Ipsos Purchasing Terms
Valid for infas Holding AG
(infas Holding AG for the sake of simplicity hereinafter and in all attachments referred to as „Ipsos”)
Version May 15th 2025
Valid for infas Holding AG
(infas Holding AG for the sake of simplicity hereinafter and in all attachments referred to as „Ipsos”)
Version May 15th 2025
0. Contractual Documents. If a separate agreement is signed between the parties related to the Services covered hereunder, then such agreement shall take precedence over the Ipsos Purchase Terms set forth herein. Where no separate agreement exists, each Purchase Order placed by Ipsos for goods and/or services/or deliverables covered hereunder (the “Services”) is subject to these Ipsos Purchasing Terms (“Ipsos Purchasing Terms”, or “Terms”, or the “Agreement” as referred herein) and the terms of the applicable Purchase Order. No other document, including Vendor’s terms or conditions or any proposals, shall prevail over Ipsos Purchase Terms. Vendor shall be deemed to have agreed to be bound by such Ipsos Purchasing Terms by accepting the Purchase Order and/or commencing the performance of the Services.
Where either (i) Services may be performed by Vendor in the absence of a Purchase Order, or (ii) a Purchase Order agreed by the parties may not be fully executed, the parties agree that should either of the two foregoing circumstances occur, Ipsos Purchasing Terms shall nevertheless govern the rights and obligations of the parties with respect to the Services provided by Vendor.
The Agreement consists only of: (a) these Ipsos Purchasing Terms; (b) the applicable Purchase Order; and (c) any specifications or other documents expressly referenced in the Purchase Order. Any reference in the Purchase Order to any Vendor’s proposal is solely for the purpose of incorporating the descriptions and specifications of the Services contained in the proposal, and only to the extent that the terms of the Vendor’s proposal do not conflict with the Terms and the descriptions and specifications set out in the Purchase Order. Ipsos’ acceptance of, or payment for, the Services will not constitute Ipsos’ acceptance of any additional or different terms in any Vendor proposal, unless otherwise accepted in writing by Ipsos. If there is any conflict or inconsistency between the documents constituting the Agreement, then unless otherwise expressly provided, the documents will rank in the order of precedence in accordance with the order in which they are listed in this clause.

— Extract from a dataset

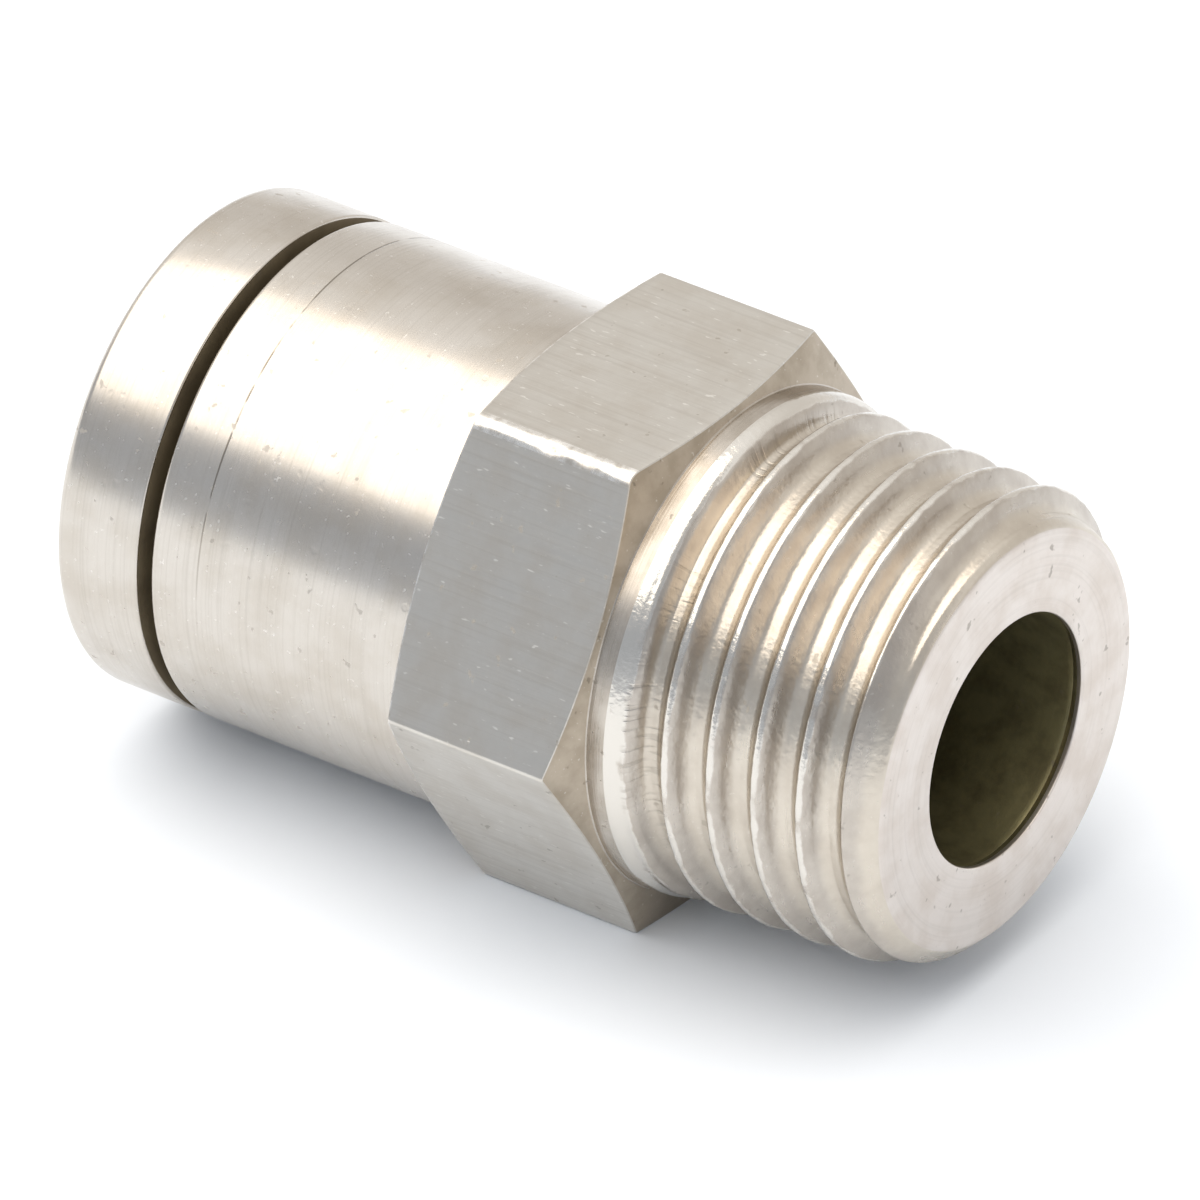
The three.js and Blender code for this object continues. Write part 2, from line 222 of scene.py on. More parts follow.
@dataclass(frozen=True)
class MetalFinish:
    """A bare or plated metal with machining marks, smudges, specks and small dents.

    The lengths are in millimetres and the heights in micrometres.
    """

    name: str
    colour: str
    smudge_colour: str
    grain: Grain
    roughness: float
    roughness_spread: float = 0.08
    grain_mm: float = 0.08
    grain_run_mm: float = 6.0
    grain_height_um: float = 1.0
    grain_shade: float = 0.0
    grain_colour: str = "8F887E"
    smudge_mm: float = 1.6
    speck_mm: float = 0.35
    speck_colour: str = "6E675D"
    speck_share: float = 0.35
    dent_mm: float = 0.5
    dent_height_um: float = 2.0
    fleck_mm: tuple[float, float] = (0.12, 0.12)
    fleck_share: float = 0.0
    fleck_colour: str = "F6F4EF"
    metallic: float = 1.0
    marks: "tuple[ThreadTearsAndPaintedLight | ChatterMarks | ScoreLine, ...]" = ()

    def build(self) -> bpy.types.Material:
        """Builds the node material.

        Returns:
            The material.
        """
        shader = Shader(self.name)
        place = shader.add("TexCoord").outputs["Object"]
        grain = self._grain(shader, place)
        smudge = self._cloud(shader, place, self.smudge_mm, 4.0)
        fine = self._cloud(shader, place, self.smudge_mm / 6, 3.0)
        dents = shader.ramp(self._cloud(shader, place, self.dent_mm, 1.0), 0.66, 0.78)
        specks = shader.ramp(self._cloud(shader, place, self.speck_mm, 2.0), 0.68, 0.74)

        fine_share = shader.math("MULTIPLY", fine, 0.3)
        shade = shader.math("MULTIPLY_ADD", shader.ramp(smudge, 0.35, 0.7), 0.7, fine_share)
        colour = shader.blend(shade, srgb(self.colour), srgb(self.smudge_colour))
        if self.grain_shade:
            lines = shader.math("MULTIPLY", shader.ramp(grain, 0.45, 0.75), self.grain_shade)
            colour = shader.blend(lines, colour, srgb(self.grain_colour))
        speckled = shader.math("MULTIPLY", specks, self.speck_share)
        colour = shader.blend(speckled, colour, srgb(self.speck_colour))

        smoothest = self.roughness - self.roughness_spread / 2
        wear = shader.math("MULTIPLY_ADD", smudge, self.roughness_spread, smoothest)
        rough = shader.math("MULTIPLY_ADD", grain, self.roughness_spread, wear)
        rough = shader.math("MULTIPLY_ADD", specks, 0.2, rough)
        if self.fleck_share:
            flecks = shader.math("MULTIPLY", self._flecks(shader, place), self.fleck_share)
            colour = shader.blend(flecks, colour, srgb(self.fleck_colour))
            rough = shader.math("MULTIPLY_ADD", flecks, 0.15, rough)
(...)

Notwithstanding anything to the contrary in the Ipsos Purchasing Terms, Ipsos shall have no obligation to purchase the Services exclusively from Vendor, and Ipsos may use other service providers of its choice for any and all services and/or deliverables identical or similar to the Services and/or Deliverables provided by Vendor under the Agreement and the relevant Purchase Order. Nothing in this Agreement shall be construed to constitute any guarantee or commitment from Ipsos to order any particular amount or volume of Services other than as explicitly set forth in a Purchase Order.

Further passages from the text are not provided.